WHAT YOU WILL DO - Reproduce the listing below verbatim.

** start of DATA LINES **

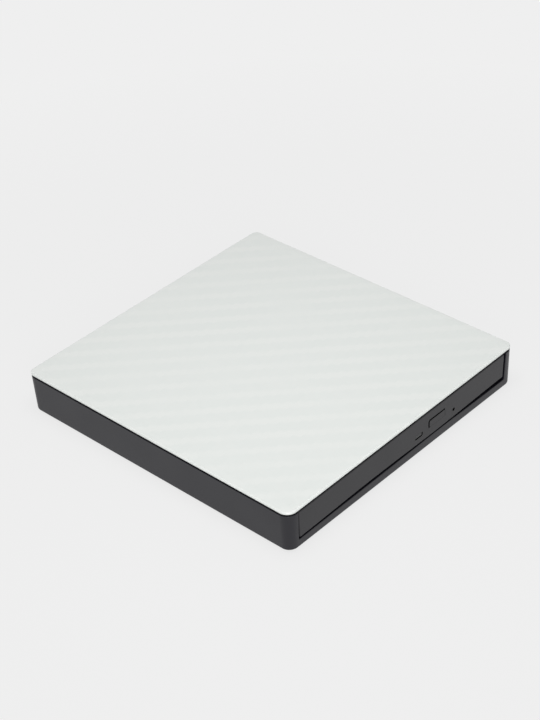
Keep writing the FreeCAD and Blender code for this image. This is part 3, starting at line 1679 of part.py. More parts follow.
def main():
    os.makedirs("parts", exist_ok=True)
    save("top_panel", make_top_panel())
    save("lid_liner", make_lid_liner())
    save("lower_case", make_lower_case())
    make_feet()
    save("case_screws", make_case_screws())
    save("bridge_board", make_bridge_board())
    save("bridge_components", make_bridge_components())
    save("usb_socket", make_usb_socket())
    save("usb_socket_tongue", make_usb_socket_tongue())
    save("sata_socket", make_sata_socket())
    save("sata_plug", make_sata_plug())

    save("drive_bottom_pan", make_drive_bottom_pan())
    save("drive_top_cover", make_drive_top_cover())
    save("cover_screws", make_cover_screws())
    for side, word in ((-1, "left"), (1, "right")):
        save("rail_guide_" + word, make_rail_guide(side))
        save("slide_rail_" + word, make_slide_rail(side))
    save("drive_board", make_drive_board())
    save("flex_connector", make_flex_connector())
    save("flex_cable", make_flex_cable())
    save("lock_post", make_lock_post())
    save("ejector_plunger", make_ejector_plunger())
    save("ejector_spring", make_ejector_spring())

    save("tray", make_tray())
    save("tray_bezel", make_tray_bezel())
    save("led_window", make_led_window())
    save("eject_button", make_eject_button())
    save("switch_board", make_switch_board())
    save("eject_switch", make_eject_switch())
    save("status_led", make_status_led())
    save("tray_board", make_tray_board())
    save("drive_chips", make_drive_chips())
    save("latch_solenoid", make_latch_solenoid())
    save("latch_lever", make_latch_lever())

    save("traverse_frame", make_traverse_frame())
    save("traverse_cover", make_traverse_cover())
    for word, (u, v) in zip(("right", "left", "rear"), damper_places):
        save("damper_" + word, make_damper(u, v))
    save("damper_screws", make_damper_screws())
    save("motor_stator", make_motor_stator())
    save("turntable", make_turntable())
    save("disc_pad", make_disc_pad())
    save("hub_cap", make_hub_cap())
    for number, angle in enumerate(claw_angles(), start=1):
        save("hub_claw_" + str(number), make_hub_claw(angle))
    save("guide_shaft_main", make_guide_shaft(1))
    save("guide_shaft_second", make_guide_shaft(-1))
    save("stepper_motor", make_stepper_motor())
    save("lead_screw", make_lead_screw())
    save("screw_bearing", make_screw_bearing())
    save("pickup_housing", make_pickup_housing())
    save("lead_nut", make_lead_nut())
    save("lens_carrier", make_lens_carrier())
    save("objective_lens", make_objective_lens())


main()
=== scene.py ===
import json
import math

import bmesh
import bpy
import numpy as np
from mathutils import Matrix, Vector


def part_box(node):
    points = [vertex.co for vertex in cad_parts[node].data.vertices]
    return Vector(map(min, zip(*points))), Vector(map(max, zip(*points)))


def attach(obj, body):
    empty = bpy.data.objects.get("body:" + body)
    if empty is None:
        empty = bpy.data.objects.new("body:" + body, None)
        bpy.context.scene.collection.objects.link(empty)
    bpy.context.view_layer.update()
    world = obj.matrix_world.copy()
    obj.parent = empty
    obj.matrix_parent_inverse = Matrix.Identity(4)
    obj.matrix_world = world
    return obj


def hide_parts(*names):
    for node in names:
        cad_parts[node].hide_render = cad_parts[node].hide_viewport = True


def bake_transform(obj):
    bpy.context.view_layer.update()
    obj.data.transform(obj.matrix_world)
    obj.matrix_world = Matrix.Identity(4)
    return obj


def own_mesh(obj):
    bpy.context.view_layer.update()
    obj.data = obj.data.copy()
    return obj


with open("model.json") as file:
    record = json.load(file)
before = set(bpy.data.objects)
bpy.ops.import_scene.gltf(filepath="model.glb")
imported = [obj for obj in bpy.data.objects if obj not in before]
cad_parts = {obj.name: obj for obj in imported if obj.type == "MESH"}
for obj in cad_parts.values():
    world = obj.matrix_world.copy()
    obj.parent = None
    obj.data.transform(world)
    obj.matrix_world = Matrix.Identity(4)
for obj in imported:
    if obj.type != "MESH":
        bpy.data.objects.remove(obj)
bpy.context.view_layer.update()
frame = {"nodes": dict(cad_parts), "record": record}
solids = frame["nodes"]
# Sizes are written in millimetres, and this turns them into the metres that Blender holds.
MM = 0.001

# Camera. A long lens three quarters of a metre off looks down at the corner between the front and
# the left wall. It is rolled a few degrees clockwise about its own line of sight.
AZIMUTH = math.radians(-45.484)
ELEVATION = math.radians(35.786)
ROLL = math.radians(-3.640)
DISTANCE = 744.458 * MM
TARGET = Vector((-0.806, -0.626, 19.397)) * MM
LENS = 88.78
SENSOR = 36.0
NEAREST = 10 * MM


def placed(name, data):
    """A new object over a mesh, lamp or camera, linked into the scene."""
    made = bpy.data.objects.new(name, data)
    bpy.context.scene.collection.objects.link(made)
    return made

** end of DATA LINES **

EXPECTED ANSWER -
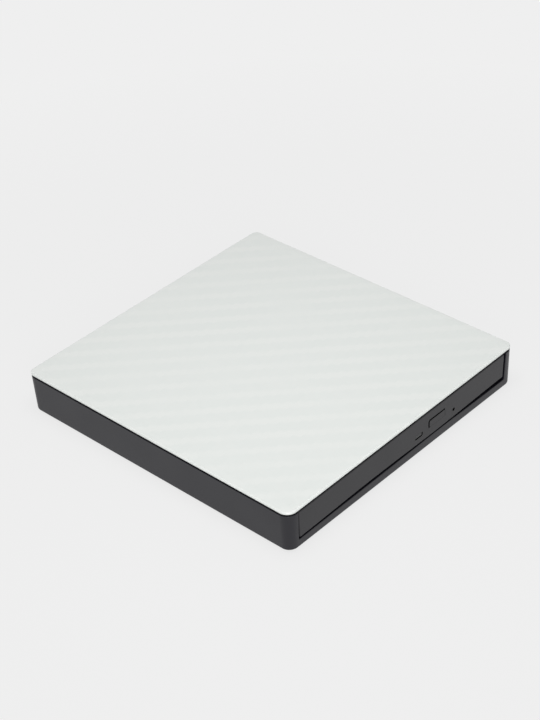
Keep writing the FreeCAD and Blender code for this image. This is part 3, starting at line 1679 of part.py. More parts follow.
def main():
    os.makedirs("parts", exist_ok=True)
    save("top_panel", make_top_panel())
    save("lid_liner", make_lid_liner())
    save("lower_case", make_lower_case())
    make_feet()
    save("case_screws", make_case_screws())
    save("bridge_board", make_bridge_board())
    save("bridge_components", make_bridge_components())
    save("usb_socket", make_usb_socket())
    save("usb_socket_tongue", make_usb_socket_tongue())
    save("sata_socket", make_sata_socket())
    save("sata_plug", make_sata_plug())

    save("drive_bottom_pan", make_drive_bottom_pan())
    save("drive_top_cover", make_drive_top_cover())
    save("cover_screws", make_cover_screws())
    for side, word in ((-1, "left"), (1, "right")):
        save("rail_guide_" + word, make_rail_guide(side))
        save("slide_rail_" + word, make_slide_rail(side))
    save("drive_board", make_drive_board())
    save("flex_connector", make_flex_connector())
    save("flex_cable", make_flex_cable())
    save("lock_post", make_lock_post())
    save("ejector_plunger", make_ejector_plunger())
    save("ejector_spring", make_ejector_spring())

    save("tray", make_tray())
    save("tray_bezel", make_tray_bezel())
    save("led_window", make_led_window())
    save("eject_button", make_eject_button())
    save("switch_board", make_switch_board())
    save("eject_switch", make_eject_switch())
    save("status_led", make_status_led())
    save("tray_board", make_tray_board())
    save("drive_chips", make_drive_chips())
    save("latch_solenoid", make_latch_solenoid())
    save("latch_lever", make_latch_lever())

    save("traverse_frame", make_traverse_frame())
    save("traverse_cover", make_traverse_cover())
    for word, (u, v) in zip(("right", "left", "rear"), damper_places):
        save("damper_" + word, make_damper(u, v))
    save("damper_screws", make_damper_screws())
    save("motor_stator", make_motor_stator())
    save("turntable", make_turntable())
    save("disc_pad", make_disc_pad())
    save("hub_cap", make_hub_cap())
    for number, angle in enumerate(claw_angles(), start=1):
        save("hub_claw_" + str(number), make_hub_claw(angle))
    save("guide_shaft_main", make_guide_shaft(1))
    save("guide_shaft_second", make_guide_shaft(-1))
    save("stepper_motor", make_stepper_motor())
    save("lead_screw", make_lead_screw())
    save("screw_bearing", make_screw_bearing())
    save("pickup_housing", make_pickup_housing())
    save("lead_nut", make_lead_nut())
    save("lens_carrier", make_lens_carrier())
    save("objective_lens", make_objective_lens())


main()
=== scene.py ===
import json
import math

import bmesh
import bpy
import numpy as np
from mathutils import Matrix, Vector


def part_box(node):
    points = [vertex.co for vertex in cad_parts[node].data.vertices]
    return Vector(map(min, zip(*points))), Vector(map(max, zip(*points)))


def attach(obj, body):
    empty = bpy.data.objects.get("body:" + body)
    if empty is None:
        empty = bpy.data.objects.new("body:" + body, None)
        bpy.context.scene.collection.objects.link(empty)
    bpy.context.view_layer.update()
    world = obj.matrix_world.copy()
    obj.parent = empty
    obj.matrix_parent_inverse = Matrix.Identity(4)
    obj.matrix_world = world
    return obj


def hide_parts(*names):
    for node in names:
        cad_parts[node].hide_render = cad_parts[node].hide_viewport = True


def bake_transform(obj):
    bpy.context.view_layer.update()
    obj.data.transform(obj.matrix_world)
    obj.matrix_world = Matrix.Identity(4)
    return obj


def own_mesh(obj):
    bpy.context.view_layer.update()
    obj.data = obj.data.copy()
    return obj


with open("model.json") as file:
    record = json.load(file)
before = set(bpy.data.objects)
bpy.ops.import_scene.gltf(filepath="model.glb")
imported = [obj for obj in bpy.data.objects if obj not in before]
cad_parts = {obj.name: obj for obj in imported if obj.type == "MESH"}
for obj in cad_parts.values():
    world = obj.matrix_world.copy()
    obj.parent = None
    obj.data.transform(world)
    obj.matrix_world = Matrix.Identity(4)
for obj in imported:
    if obj.type != "MESH":
        bpy.data.objects.remove(obj)
bpy.context.view_layer.update()
frame = {"nodes": dict(cad_parts), "record": record}
solids = frame["nodes"]
# Sizes are written in millimetres, and this turns them into the metres that Blender holds.
MM = 0.001

# Camera. A long lens three quarters of a metre off looks down at the corner between the front and
# the left wall. It is rolled a few degrees clockwise about its own line of sight.
AZIMUTH = math.radians(-45.484)
ELEVATION = math.radians(35.786)
ROLL = math.radians(-3.640)
DISTANCE = 744.458 * MM
TARGET = Vector((-0.806, -0.626, 19.397)) * MM
LENS = 88.78
SENSOR = 36.0
NEAREST = 10 * MM


def placed(name, data):
    """A new object over a mesh, lamp or camera, linked into the scene."""
    made = bpy.data.objects.new(name, data)
    bpy.context.scene.collection.objects.link(made)
    return made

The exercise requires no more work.